Mijn moeder stond als winkeljuffrouw in de bakkerswinkel samen met een winkelmeisje en mijn vader werkte met een aantal brood- en banketbakkers in de bakkerij. Omdat mijn moeder in de winkel stond werd de dagelijkse gang van zaken thuis geregeld door Dien, huishoudelijke hulp en kindermeisje tegelijk.
Ik kan me van de bakkerij herinneren dat het een geweldige puinhoop was. Werkelijk in geen enkel opzicht voldeed het aan de meest minimale eisen van hygiëne. Vlak na de oorlog zijn die eisen kennelijk opgesteld want omdat de noodzakelijke aanpassingen zo duur zouden uitvallen, en dat voor een huurpand, werd in 1959 besloten het bedrijf elders voort te zetten.
Ik weet nog dat op zaterdag de vloer ‘geschrobd’ moest worden in de ‘banketbakkerij’. Die vloer bestond uit bijna doorgesleten vloerplanken met daaronder een holle ruimte met een bodem van zand. Er gingen een paar emmers heet water over de vloer met groene zeep en dan werd er een plankje opgetild zodat het schrobwater weg kon stromen de grond in.
Koelkasten, toen nog ijskasten, waren er niet of nauwelijks. Vandaar dat producten die niet te warm mochten staan vaak buiten in een kastje met horgaas werden bewaard. De bakkerij bewaarde het deeg ook buiten, op een klein plaatsje, onder een soort van afdakje. Daarboven bevonden zich de achterbalkons van woonhuizen aan de Christiaan de Wetstraat. Een van de bewoonsters stond in de buurt bekend als ‘zwarte tor’. Deze ‘dame’ had altijd met iedereen ruzie en haar tijdverdrijf bestond erin dat ze iedereen verrot schold en met luide stem het hele alfabet aan scheldwoorden afwerkte. Als kind heb ik vloeken en scheldwoorden gehoord die ik daarvoor nooit eerder gehoord had. Het was voor de omgeving een plaag en maar ook een soort vermaak; “kom eens gauw, de zwarte tor is weer bezig!” En we hadden toch wel veel plezier om de rijke woordenvloed die over de achtertuinjes schalde.
Op een dag was er tijdens het matjes kloppen op het balkon een matje naar beneden gevallen precies op het plaatsje achter de bakkerij waar allerlei soorten deeg buiten lag.

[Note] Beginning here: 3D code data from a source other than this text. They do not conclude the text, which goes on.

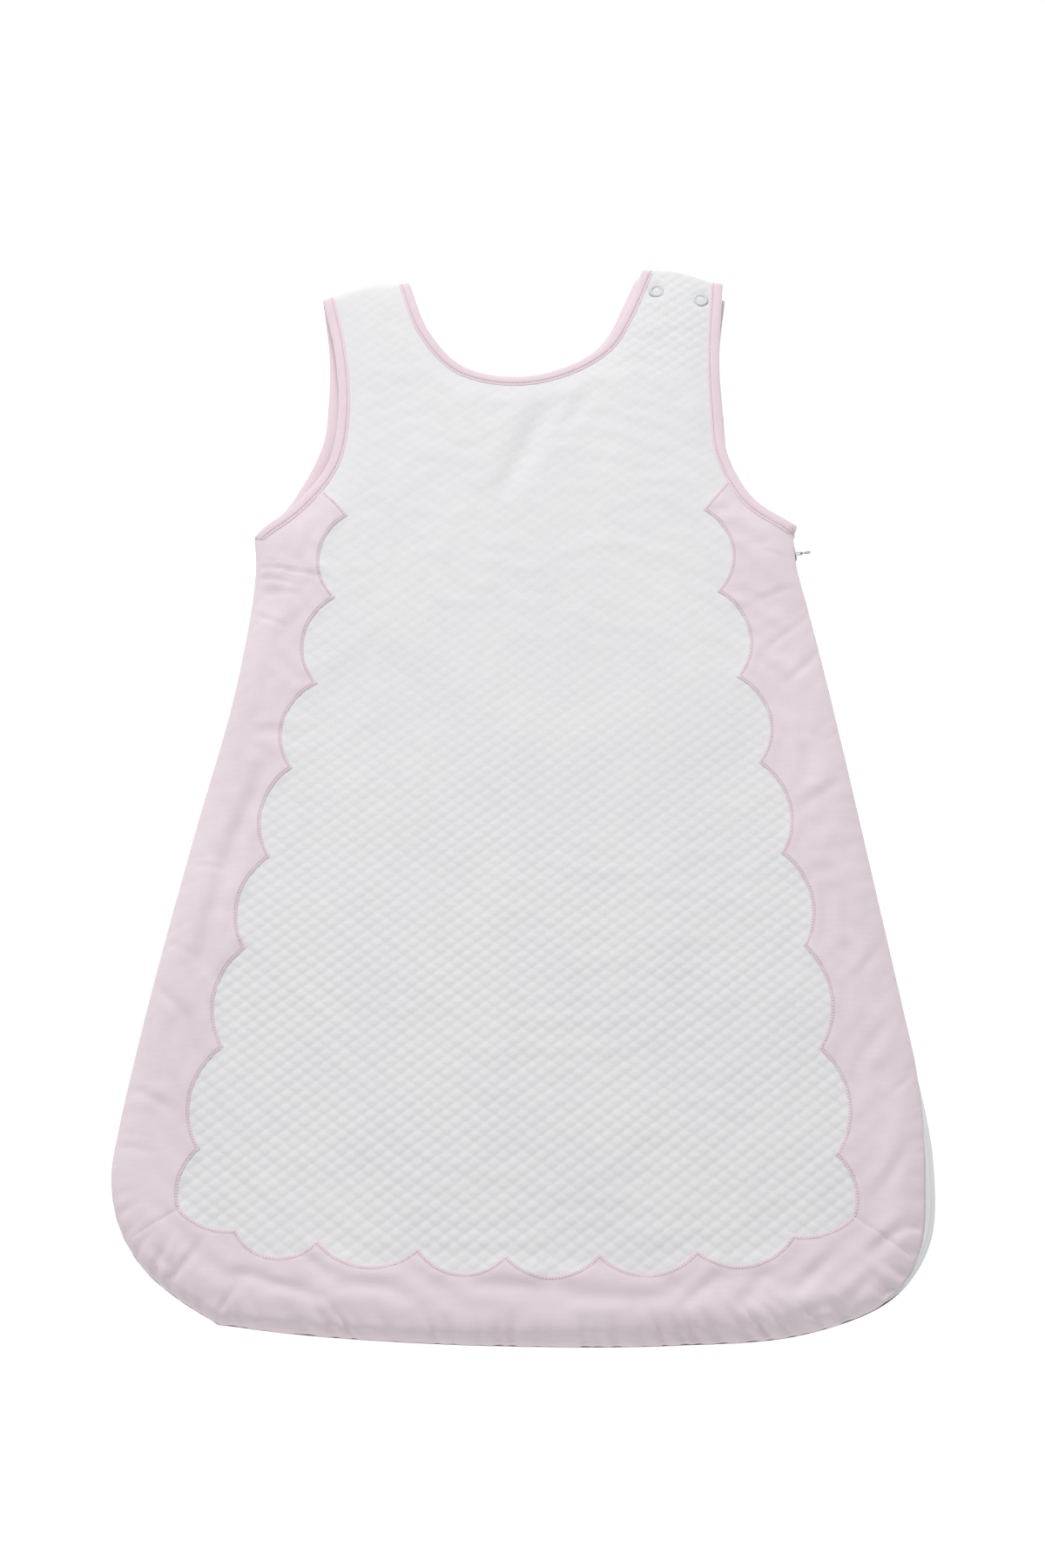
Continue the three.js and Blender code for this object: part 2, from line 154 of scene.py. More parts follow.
# ---- Lines in the plane ----


def spline(*places, step=2.5):
    """A centripetal Catmull-Rom curve through the places, sampled about every step."""
    def between(u, v, from_t, to_t, t):
        return (u * (to_t - t) + v * (t - from_t)) / (to_t - from_t)

    p = np.array(places, float)
    p = np.vstack([2 * p[0] - p[1], p, 2 * p[-1] - p[-2]])
    line = []
    for a, b, c, d in zip(p, p[1:], p[2:], p[3:]):
        steps = [math.sqrt(math.dist(u, v)) for u, v in ((a, b), (b, c), (c, d))]
        t0, t1, t2, t3 = np.cumsum([0] + steps)
        count = max(2, math.ceil(math.dist(b, c) / step))
        for t in np.linspace(t1, t2, count, endpoint=False):
            bc = between(b, c, t1, t2, t)
            abc = between(between(a, b, t0, t1, t), bc, t0, t2, t)
            bcd = between(bc, between(c, d, t2, t3, t), t1, t3, t)
            line.append(between(abc, bcd, t1, t2, t))
    line.append(p[-2])
    return np.array(line)


def straight(a, b, step=2.5):
    count = max(2, math.ceil(math.dist(a, b) / step) + 1)
    return np.linspace(a, b, count)


def joined(*lines):
    """One line from several, without doubled points where they meet."""
    points = np.vstack(lines)
    keep = np.ones(len(points), bool)
    keep[1:] = np.linalg.norm(np.diff(points, axis=0), axis=1) > 0.05
    return points[keep]


def lengths(line):
    """How far along the line each point is."""
    return np.concatenate([[0], np.cumsum(np.linalg.norm(np.diff(line, axis=0), axis=1))])


def at(line, where):
    """The points that lie the given distances along a line."""
    run = lengths(line)
    return np.stack([np.interp(where, run, line[:, k]) for k in range(line.shape[1])], axis=-1)


def evenly(line, step):
    count = max(2, round(lengths(line)[-1] / step) + 1)
    return at(line, np.linspace(0, lengths(line)[-1], count))


def normals(line):
    """Unit vectors that point to the left of the line at each of its points."""
    along = np.gradient(line[:, :2], axis=0)
    along /= np.linalg.norm(along, axis=1)[:, None]
    return np.stack([-along[:, 1], along[:, 0]], axis=1)


def inset(line, distance):
    return line + normals(line) * distance


def closed(outline):
    """An outline with its first point again at its end."""
    return np.vstack([outline, outline[:1]])


def scallop(a, b, depth, step=1.5):
    """A circular arc from cusp to cusp, without its last point, that stands out to the right of its chord."""
    a, b = np.array(a, float), np.array(b, float)
    half = math.dist(a, b) / 2
    radius = (half * half + depth * depth) / (2 * depth)
    reach = math.asin(min(1, half / radius))
    if depth > radius:
        reach = math.pi - reach
    along = (b - a) / (2 * half)
    outward = np.array([along[1], -along[0]])
    centre = (a + b) / 2 + outward * (depth - radius)
    angles = np.linspace(-reach, reach, max(4, math.ceil(2 * reach * radius / step)), endpoint=False)
    return centre + radius * (np.outer(np.sin(angles), along) + np.outer(np.cos(angles), outward))


def scallops(cusps, depths):
    return np.vstack([scallop(a, b, depth) for a, b, depth in zip(cusps, cusps[1:], depths)])


TREES = {}


def tree_of(line):
    """A search tree over a line whose segments are cut to at most a millimetre, with those points."""
    key = line.tobytes()
    if key not in TREES:
        pieces = []
        for a, b in zip(line, line[1:]):
            count = max(1, math.ceil(math.dist(a, b)))
            pieces.append(np.linspace(a, b, count, endpoint=False))
        dense = np.vstack([*pieces, line[-1:]])
        tree = KDTree(len(dense))
        for i, (x, y) in enumerate(dense):
            tree.insert((x, y, 0), i)
        tree.balance()
        TREES[key] = tree, dense
    return TREES[key]


def nearest_points(points, line):
    """The line's dense points, and which of them is nearest to each given point."""
    tree, dense = tree_of(line)
    return dense, np.array([tree.find((x, y, 0))[1] for x, y in points.tolist()], int)


def distance(points, line):
    """From each point to the nearest place on an open line."""
    dense, nearest = nearest_points(points, line)
    found = np.full(len(points), np.inf)
    for step in (-1, 0):
        first = np.clip(nearest + step, 0, len(dense) - 2)
        a, ab = dense[first], dense[first + 1] - dense[first]
        away = points - a
        t = np.clip((away * ab).sum(1) / (ab * ab).sum(1), 0, 1)
        found = np.minimum(found, np.linalg.norm(away - t[:, None] * ab, axis=1))
    return found


def inside(points, outline):
    """Which points lie inside a closed outline, by counting the edges to the right of each."""
    order = np.argsort(points[:, 1])
    x, y = points[order].T
    odd = np.zeros(len(points), bool)
    for a, b in zip(outline, np.roll(outline, -1, axis=0)):
        if a[1] != b[1]:
            first, last = np.searchsorted(y, sorted((a[1], b[1])))
            span = slice(first, last)
            odd[span] ^= x[span] < a[0] + (y[span] - a[1]) / (b[1] - a[1]) * (b[0] - a[0])
    found = np.zeros(len(points), bool)
    found[order] = odd
    return found


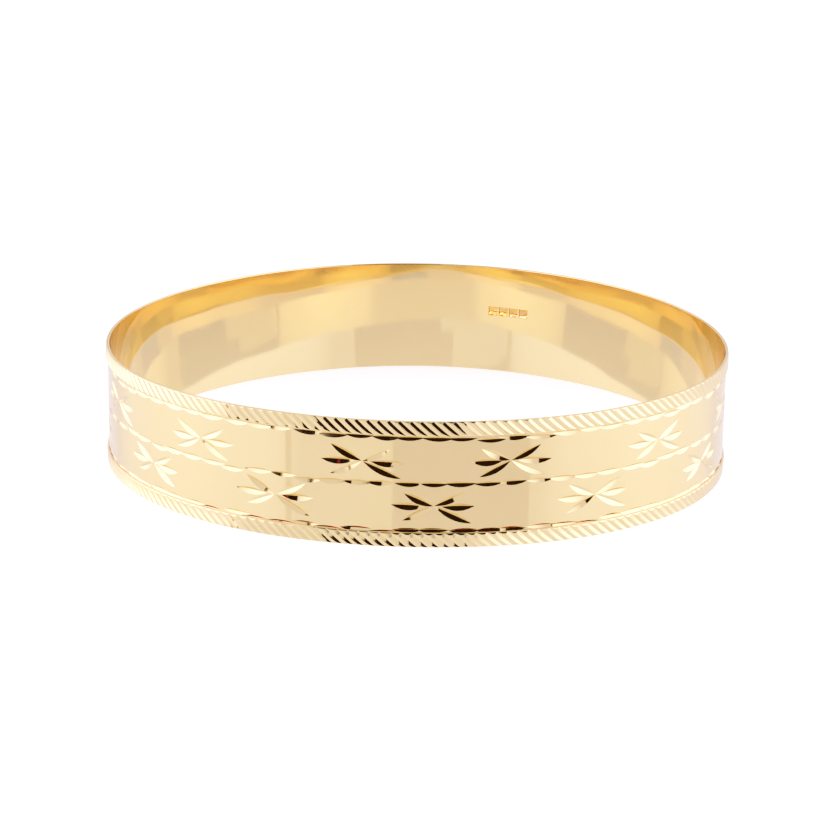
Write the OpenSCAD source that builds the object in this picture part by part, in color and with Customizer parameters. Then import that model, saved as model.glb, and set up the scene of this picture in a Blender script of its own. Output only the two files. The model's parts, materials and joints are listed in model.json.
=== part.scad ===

De banketbakker (Hans) zag de kans van z’n leven, hij pakte het matje, trok zich terug op de wc en kwam even later triomfantelijk met het opgerolde matje naar buiten. In een handige beweging gooide hij het matje terug op het balkon. “Dank je wel bakker,” hoorde we zeggen. Daarna bleef het even stil totdat een lawine van vloeken en scheldwoorden de stilte doorbrak. M’n vader heeft nog een hoop gedonder aan het incident overgehouden want het werd zelfs een politiezaak. Hans is later vertrokken naar Frankrijk om daar een camping te beginnen, we hebben nooit meer iets van hem gehoord.